The contracts were approved by Rosatom, the Russian Federation Economic Development Ministry and the Finance Ministry on July 13. In India, the NPCIL board approved the contracts on July 19.

The original agreement to establish an NPP at Kudankulam was signed between the two countries in late 1988. All the units at Kudankulam are VVER-1000 designs, each with a generating capacity of 1 000 MW. The VVER is the Russian version of the pressurised water reactor (PWR) system. (The two reactors at South Africa’s Koeberg NPP are PWRs.) Kudankulam Unit 1 started commercial operation at the very end of 2014, while Unit 2 followed in March 2017. These two reactors make up Stage I of the programme. The construction of Stage II, involving units 3 and 4, was started in October last year. Unit 3 is reportedly scheduled to start commercial operation in 2025. Units 1 to 4 are all examples of the AES-92 reactor. (To clarify: the AES-92 is a VVER reactor with a capacity of 1 000 MW; Rosatom has separate designations for the reactors and for the complete NPPs.)

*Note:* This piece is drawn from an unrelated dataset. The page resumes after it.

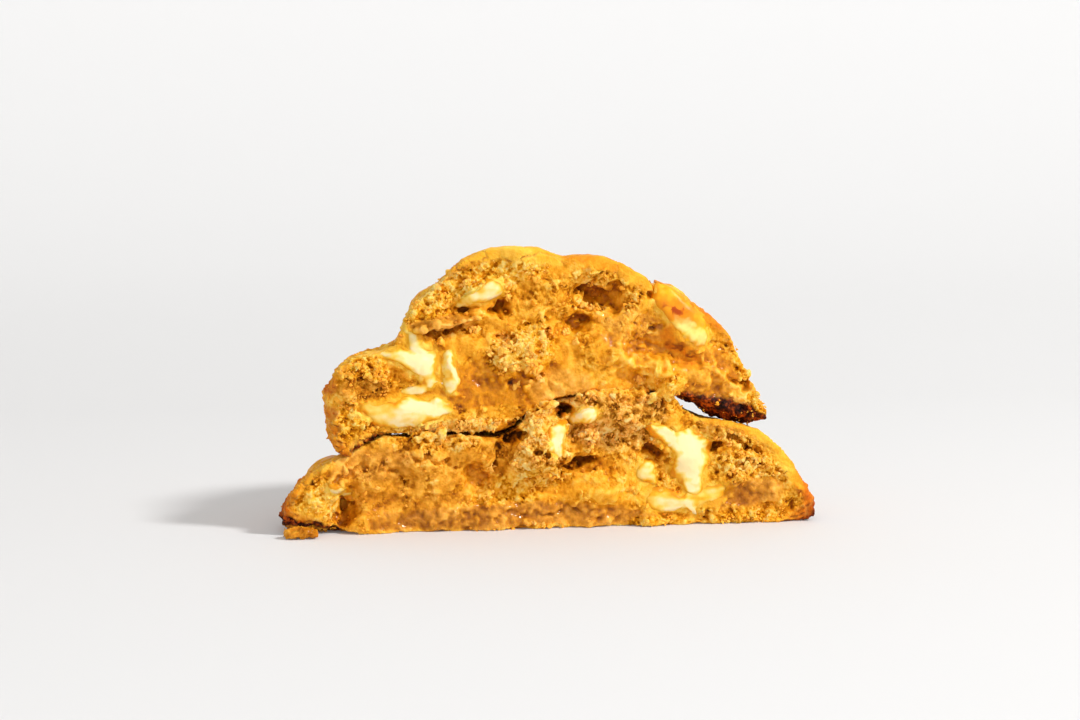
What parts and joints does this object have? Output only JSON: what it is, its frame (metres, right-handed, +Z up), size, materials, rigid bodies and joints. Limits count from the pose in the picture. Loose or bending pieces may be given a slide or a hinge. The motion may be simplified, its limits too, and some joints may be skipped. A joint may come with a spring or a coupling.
{
  "type": "white chocolate cookie",
  "caption": "Thick soft-baked white chocolate cookie broken in two, one half laid on the other with the moist broken faces side by side at the front.",
  "frame": {"origin": "middle of the footprint, on the surface that the lower half rests on", "axes": "+X along the broken faces to the right, -Y out of the broken faces, +Z up"},
  "size_m": [0.1144, 0.058, 0.0596],
  "materials": {
    "crumb": "baked, crumbly, moist inside",
    "white_chocolate": "half melted, soft sheen",
    "toasted_chocolate": "toasted, soft sheen"
  },
  "bodies": {
    "root": {"lower_half": "crumb", "upper_half": "crumb", "fallen_crumb": "crumb", "choc_lower_pool": "white_chocolate", "choc_lower_smear": "white_chocolate", "choc_lower_lump": "white_chocolate", "choc_lower_nub": "white_chocolate", "choc_lower_patch": "white_chocolate", "choc_lower_bead": "white_chocolate", "choc_upper_pool": "white_chocolate", "choc_upper_smear": "white_chocolate", "choc_upper_strip": "white_chocolate", "choc_upper_top": "white_chocolate", "choc_upper_toasted": "toasted_chocolate", "choc_lower_crust_left": "toasted_chocolate", "choc_lower_crust_right": "toasted_chocolate", "choc_lower_crust_back": "toasted_chocolate", "choc_upper_crust_back": "toasted_chocolate", "choc_upper_crust_left": "toasted_chocolate"}
  },
  "joints": []
}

“ASE is one of the global leaders in nuclear power engineering and holds 30% of the global NPP construction market,” stated the group in its press release. “ASE has presentative offices, branch offices and operational offices operating in 15 countries around the world, with almost 80% of its portfolio coming from projects abroad.” It also constructs research reactors and provides NPP decommissioning services, as well as a range of complex engineering project services (not restricted to the nuclear sector).

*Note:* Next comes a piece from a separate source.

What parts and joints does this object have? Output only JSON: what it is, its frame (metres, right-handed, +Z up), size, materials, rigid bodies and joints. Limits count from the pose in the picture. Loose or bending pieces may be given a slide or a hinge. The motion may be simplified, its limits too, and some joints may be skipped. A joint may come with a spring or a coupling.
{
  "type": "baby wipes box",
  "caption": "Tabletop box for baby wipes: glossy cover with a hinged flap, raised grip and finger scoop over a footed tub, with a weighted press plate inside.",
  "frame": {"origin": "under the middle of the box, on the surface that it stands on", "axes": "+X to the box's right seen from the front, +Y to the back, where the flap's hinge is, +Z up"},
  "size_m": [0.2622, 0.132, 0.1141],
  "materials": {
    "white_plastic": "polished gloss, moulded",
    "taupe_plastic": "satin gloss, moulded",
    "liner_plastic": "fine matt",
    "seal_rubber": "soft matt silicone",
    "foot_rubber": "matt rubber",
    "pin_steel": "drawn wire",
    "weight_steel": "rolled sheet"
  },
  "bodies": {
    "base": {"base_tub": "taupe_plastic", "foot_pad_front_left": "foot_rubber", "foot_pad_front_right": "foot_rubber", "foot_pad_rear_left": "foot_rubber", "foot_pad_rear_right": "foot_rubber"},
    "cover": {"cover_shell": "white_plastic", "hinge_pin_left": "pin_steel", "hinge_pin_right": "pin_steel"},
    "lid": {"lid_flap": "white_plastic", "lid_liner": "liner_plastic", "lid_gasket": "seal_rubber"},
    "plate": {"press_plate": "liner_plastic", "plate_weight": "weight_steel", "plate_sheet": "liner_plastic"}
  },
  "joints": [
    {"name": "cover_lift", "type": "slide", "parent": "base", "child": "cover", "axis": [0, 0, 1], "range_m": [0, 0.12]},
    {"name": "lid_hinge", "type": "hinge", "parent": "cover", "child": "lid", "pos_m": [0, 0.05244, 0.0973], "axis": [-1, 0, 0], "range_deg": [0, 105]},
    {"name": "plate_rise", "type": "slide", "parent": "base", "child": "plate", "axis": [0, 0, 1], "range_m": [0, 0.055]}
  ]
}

NPCIL is a State-owned company under the administrative control of the Department of Atomic Energy. It was set up in 1987 and is “responsible for design, construction, commissioning and operation of nuclear power reactors”, as stated on its website. It functions as a commercial company (a “profit-making and dividend-paying company with the highest level credit rating”) and currently operates 22 commercial nuclear reactors, with a total installed capacity of 6 780 MW.